I know it's not 100% the same, but crochet for twisted does something like this doesn't it? Just leave the event loop running in another thread and call in/out from it as required?

Conceptually, I don't see a reason why this can't be done. There is an existing event loop. I want to defer to it, and get back control when the work is done. As far as I can make out, this is exactly what asyncio is meant to achieve.

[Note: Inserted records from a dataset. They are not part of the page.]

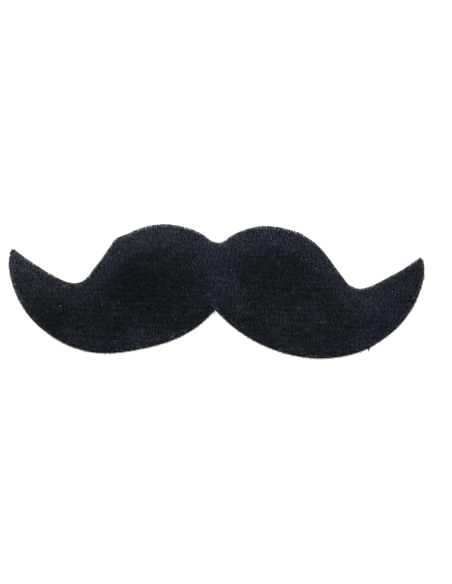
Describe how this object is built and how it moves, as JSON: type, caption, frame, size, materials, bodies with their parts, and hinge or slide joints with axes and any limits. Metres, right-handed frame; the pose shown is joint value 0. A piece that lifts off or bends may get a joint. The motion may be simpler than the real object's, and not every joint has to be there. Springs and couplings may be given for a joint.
{
  "type": "fake moustache",
  "caption": "Self-adhesive costume moustache in a handlebar outline, die-cut from short-pile plush on a peel-off adhesive backing.",
  "frame": {"origin": "on the flat underside, below the middle of the outline's box", "axes": "+X along the span from tip to tip, to the right in the picture; +Y from the lip side to the nose side; +Z out of the pile, away from the adhesive"},
  "size_m": [0.13, 0.041, 0.0025],
  "materials": {
    "plush": "blue-black knitted plush with a short cut pile that leans towards the nose",
    "adhesive_sheet": "double-sided adhesive sheet under pale coated peel-off paper"
  },
  "bodies": {
    "root": {"plush_fabric": "plush", "adhesive_backing": "adhesive_sheet"}
  },
  "joints": []
}
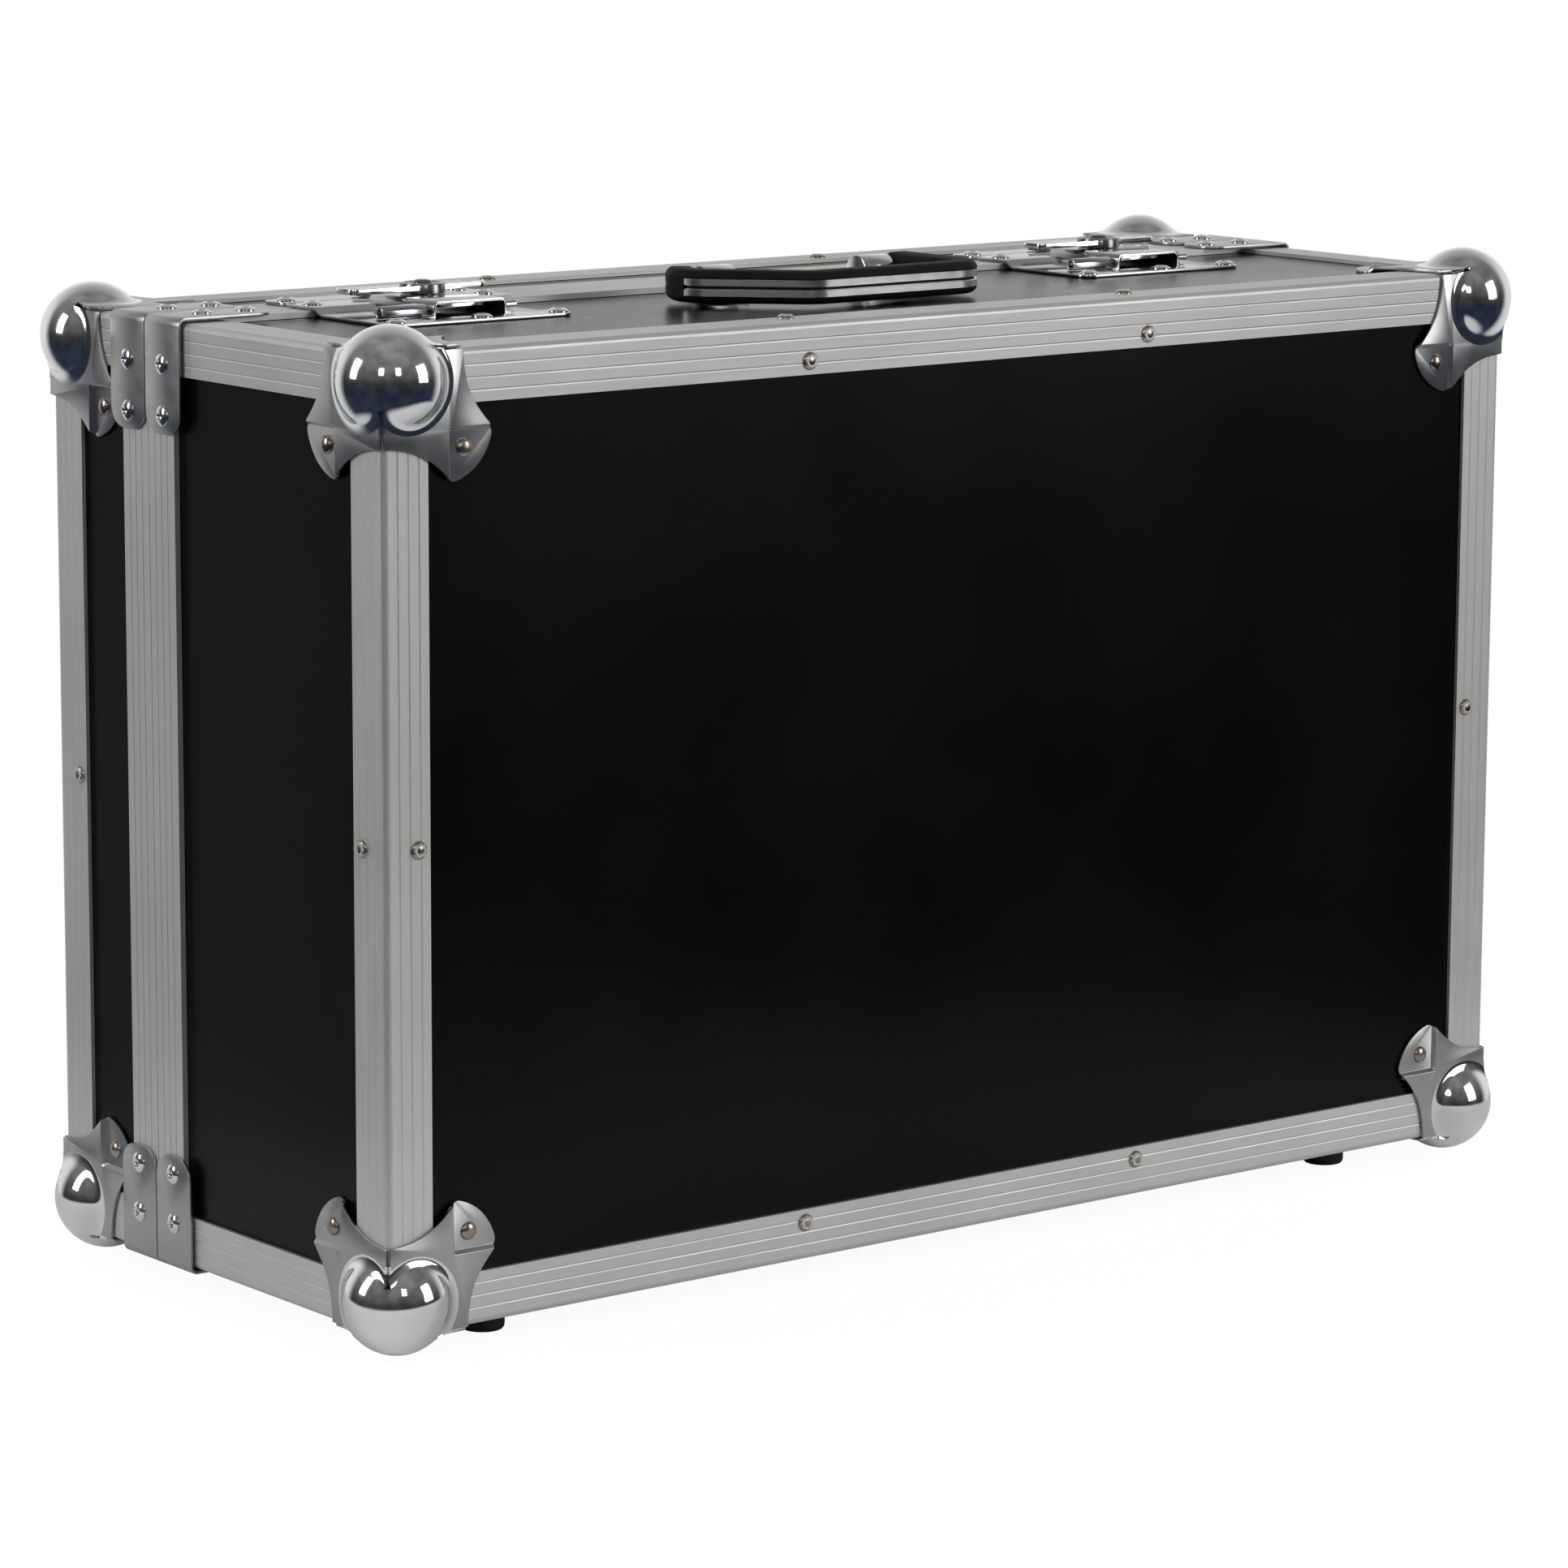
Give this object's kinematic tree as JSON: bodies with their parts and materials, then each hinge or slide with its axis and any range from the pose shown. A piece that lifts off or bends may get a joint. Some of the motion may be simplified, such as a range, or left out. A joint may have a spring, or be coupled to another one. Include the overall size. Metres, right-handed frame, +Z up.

I know Nick has covered all the meaty ground above, but I find this comment interesting. This implies something will block until you get a result back, but blocking a thread that also has the event loop in it means the event loop won't be able to run. I guess it could be possible if you use signals and timers from the OS, but that does mean the event loop won't be running in those blocking times. In fact I'm pretty sure twisted does something like this to get async behaviour on windows.. it does remind me of some stuff @glyph has written about in the past too: https://glyph.twistedmatrix.com/2014/02/unyielding.html

Anyway... interesting conversation :)

@dpnova But I think that WKWebView must be registered with the event loop on the main(UI) thread.

Also, even if this task delegated to another thread, using any synchronous way to get the result will still block the main thread and freeze the GUI.

The intention of the original issue(beeware/toga#68) is that I want to effectively avoid cases like this to freeze the GUI.